Records provided →

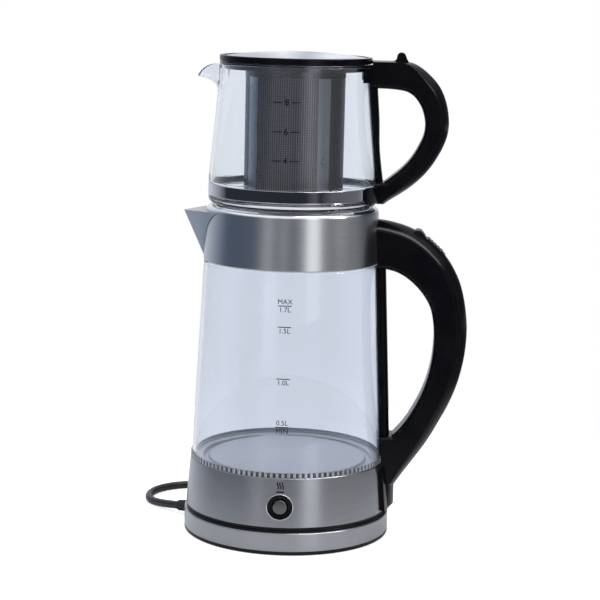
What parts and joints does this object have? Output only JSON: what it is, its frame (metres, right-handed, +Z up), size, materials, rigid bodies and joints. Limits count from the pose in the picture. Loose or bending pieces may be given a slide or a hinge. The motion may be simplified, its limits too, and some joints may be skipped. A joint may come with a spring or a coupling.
{
  "type": "automatic tea maker",
  "caption": "Glass teapot with infuser, hinged lid and side handle, seated on a glass and steel electric kettle with a spout and handle, on a round cordless power base.",
  "frame": {"origin": "on the kettle's vertical axis at the standing surface, in the plane of the base's foot ring", "axes": "+Z up, +X to both handles, -X to both pouring spouts, -Y to the front with the switch and the level marks"},
  "size_m": [0.2489, 0.244, 0.3615],
  "materials": {
    "black_plastic": "satin",
    "black_gloss": "gloss",
    "rubber": "matte",
    "brushed_steel": "brushed",
    "polished_steel": "polished",
    "satin_steel": "satin",
    "mesh_steel": "satin",
    "screw_steel": "satin",
    "spring_steel": "satin",
    "brass": "satin",
    "aluminium": "cast",
    "clear_glass": "clear",
    "silicone": "satin",
    "lead_sheath": "satin",
    "cord_sheath": "satin",
    "plug_metal": "satin",
    "button_cap": "gloss"
  },
  "bodies": {
    "power_base": {"base_tray": "black_plastic", "base_foot_ring": "rubber", "base_steel_ring": "brushed_steel", "base_deck": "black_plastic", "connector_post": "black_plastic", "post_contacts": "brass", "base_leads": "lead_sheath", "cord_clamp": "black_plastic", "base_screws": "screw_steel", "cord_gland": "rubber", "power_cord": "cord_sheath", "power_cord_coil": "cord_sheath", "power_cord_tail": "cord_sheath", "plug_body": "cord_sheath", "plug_pins": "plug_metal", "plug_earth_clips": "brass"},
    "kettle_coupler": {"coupler_socket": "black_plastic", "coupler_contacts": "brass"},
    "kettle": {"kettle_base_cover": "black_plastic", "lower_shell": "brushed_steel", "kettle_base_screws": "screw_steel", "trim_ring": "polished_steel", "lower_glass_seal": "silicone", "heating_plate": "satin_steel", "heat_spreader": "aluminium", "heating_element": "aluminium", "control_housing": "black_plastic", "thermostat_discs": "brass", "switch_housing": "black_plastic", "button_bezel": "black_plastic", "bezel_trim": "polished_steel", "power_button_spring": "spring_steel", "kettle_leads": "lead_sheath", "kettle_glass": "clear_glass", "upper_glass_seal": "silicone", "kettle_collar": "brushed_steel", "teapot_seat_ring": "silicone", "kettle_spout": "brushed_steel", "kettle_handle": "black_gloss", "kettle_spine": "black_gloss", "handle_screws": "screw_steel", "release_spring": "spring_steel"},
    "power_button": {"power_button": "button_cap"},
    "release_button": {"release_button": "black_plastic"},
    "teapot": {"teapot_glass": "clear_glass", "teapot_band": "polished_steel", "band_clamp": "black_gloss", "band_screw": "screw_steel", "teapot_handle": "black_gloss", "teapot_spine": "black_gloss", "lid_hinge_pin": "screw_steel", "infuser_basket": "mesh_steel", "infuser_rim": "black_plastic"},
    "lid": {"lid_rim": "black_gloss", "lid_dome": "polished_steel", "lid_seal": "silicone", "lid_lever": "black_gloss"}
  },
  "joints": [
    {"name": "kettle_lift", "type": "slide", "parent": "power_base", "child": "kettle_coupler", "axis": [0, 0, 1], "range_m": [0, 0.05]},
    {"name": "kettle_swivel", "type": "hinge", "parent": "kettle_coupler", "child": "kettle", "pos_m": [0, 0, 0.03], "axis": [0, 0, 1], "continuous": true},
    {"name": "power_button_push", "type": "slide", "parent": "kettle", "child": "power_button", "axis": [0, 1, 0], "range_m": [0, 0.0025], "stiffness_N_per_m": 500},
    {"name": "release_button_push", "type": "slide", "parent": "kettle", "child": "release_button", "axis": [-0.6347, 0, -0.7727], "range_m": [0, 0.0025], "stiffness_N_per_m": 600},
    {"name": "teapot_lift", "type": "slide", "parent": "kettle", "child": "teapot", "axis": [0, 0, 1], "range_m": [0, 0.05]},
    {"name": "lid_hinge", "type": "hinge", "parent": "teapot", "child": "lid", "pos_m": [0.0665, 0, 0.3506], "axis": [0, 1, 0], "range_deg": [0, 55]}
  ]
}
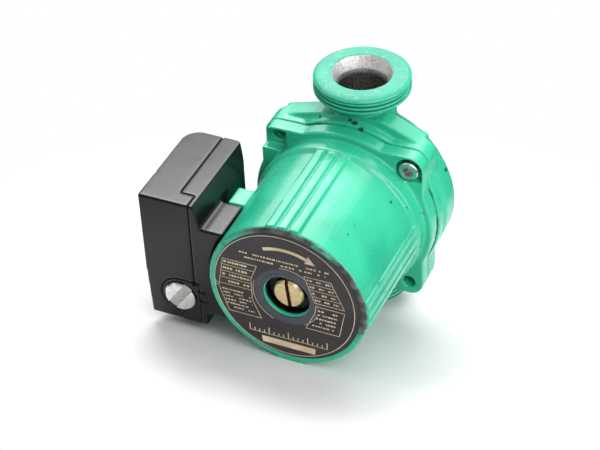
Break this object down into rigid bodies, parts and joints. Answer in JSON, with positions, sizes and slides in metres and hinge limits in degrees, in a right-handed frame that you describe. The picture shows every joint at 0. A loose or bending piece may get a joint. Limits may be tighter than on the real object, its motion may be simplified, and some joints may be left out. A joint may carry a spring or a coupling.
{
  "type": "circulator pump",
  "caption": "In-line wet-rotor circulator pump with union-threaded ports, finned motor, slotted vent plug, side terminal box and speed knob.",
  "frame": {"origin": "where the port axis crosses the shaft axis, midway between the two port faces", "axes": "+Z along the port axis to the upper port, +Y along the shaft axis from the motor's front to the pump's rear, +X to the right when facing the motor's front"},
  "size_m": [0.1259, 0.1205, 0.13],
  "materials": {
    "housing_paint": "satin",
    "motor_paint": "satin",
    "label": "matt",
    "brass": "satin",
    "zinc_steel": "satin",
    "knob_metal": "satin",
    "box_plastic": "semi-gloss",
    "switch_plastic": "matt",
    "rubber": "matt",
    "stainless": "brushed",
    "lamination": "plain",
    "copper": "enamelled wire",
    "carbon": "polished graphite",
    "impeller_plastic": "moulded",
    "pale_plastic": "moulded",
    "lead_insulation": "insulation"
  },
  "bodies": {
    "casing": {"pump_housing": "housing_paint", "housing_seal": "rubber", "wear_ring": "stainless", "front_bearing": "carbon", "rear_bearing": "carbon", "bearing_plate": "stainless", "stator_can": "stainless", "can_seal": "rubber", "stator_core": "lamination", "stator_windings": "copper", "motor_housing": "motor_paint", "name_plate": "label", "flange_screws": "zinc_steel", "terminal_box_base": "box_plastic", "neck_gasket": "rubber", "box_fixing_screws": "zinc_steel", "cover_gasket": "rubber", "speed_switch_plate": "switch_plastic", "knob_seal": "rubber", "speed_switch_body": "pale_plastic", "terminal_block": "pale_plastic", "terminal_screws": "brass", "earth_stud": "brass", "capacitor": "pale_plastic", "capacitor_clip": "stainless", "stator_leads": "lead_insulation", "gland_body": "box_plastic", "gland_seal": "rubber", "gland_nut": "box_plastic"},
    "rotor": {"rotor_shaft": "stainless", "rotor_core": "stainless", "impeller": "impeller_plastic", "impeller_clip": "stainless", "thrust_ring": "carbon", "thrust_cushion": "rubber"},
    "vent_seal": {"vent_plug_seal": "rubber"},
    "vent_screw": {"vent_plug": "brass"},
    "speed_selector": {"speed_knob": "knob_metal"},
    "cover": {"terminal_box_cover": "box_plastic"},
    "cover_fastener": {"cover_screw": "zinc_steel"}
  },
  "joints": [
    {"name": "rotor_spin", "type": "hinge", "parent": "casing", "child": "rotor", "pos_m": [0, -0.05, 0], "axis": [0, 1, 0], "continuous": true},
    {"name": "vent_plug_travel", "type": "slide", "parent": "casing", "child": "vent_seal", "axis": [0, -1, 0], "range_m": [0, 0.008]},
    {"name": "vent_plug_turn", "type": "hinge", "parent": "vent_seal", "child": "vent_screw", "pos_m": [0, -0.09, 0], "axis": [0, -1, 0], "range_deg": [0, 2880]},
    {"name": "speed_knob_turn", "type": "hinge", "parent": "casing", "child": "speed_selector", "pos_m": [-0.0588, -0.0926, -0.0209], "axis": [0, 1, 0], "range_deg": [-60, 60]},
    {"name": "cover_removal", "type": "slide", "parent": "casing", "child": "cover", "axis": [-1, 0, 0], "range_m": [0, 0.04]},
    {"name": "cover_screw_turn", "type": "hinge", "parent": "cover", "child": "cover_fastener", "pos_m": [-0.075, -0.062, 0.026], "axis": [-1, 0, 0], "continuous": true}
  ],
  "couplings": [
    {"joint": "vent_plug_turn", "follows": "vent_plug_travel", "rad_per_m": 6283.2}
  ]
}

Task to complete →
Gather every line from the listing above in which "right" appears, and copy those lines.

Expected answer →
What parts and joints does this object have? Output only JSON: what it is, its frame (metres, right-handed, +Z up), size, materials, rigid bodies and joints. Limits count from the pose in the picture. Loose or bending pieces may be given a slide or a hinge. The motion may be simplified, its limits too, and some joints may be skipped. A joint may come with a spring or a coupling.
Break this object down into rigid bodies, parts and joints. Answer in JSON, with positions, sizes and slides in metres and hinge limits in degrees, in a right-handed frame that you describe. The picture shows every joint at 0. A loose or bending piece may get a joint. Limits may be tighter than on the real object, its motion may be simplified, and some joints may be left out. A joint may carry a spring or a coupling.
  "frame": {"origin": "where the port axis crosses the shaft axis, midway between the two port faces", "axes": "+Z along the port axis to the upper port, +Y along the shaft axis from the motor's front to the pump's rear, +X to the right when facing the motor's front"},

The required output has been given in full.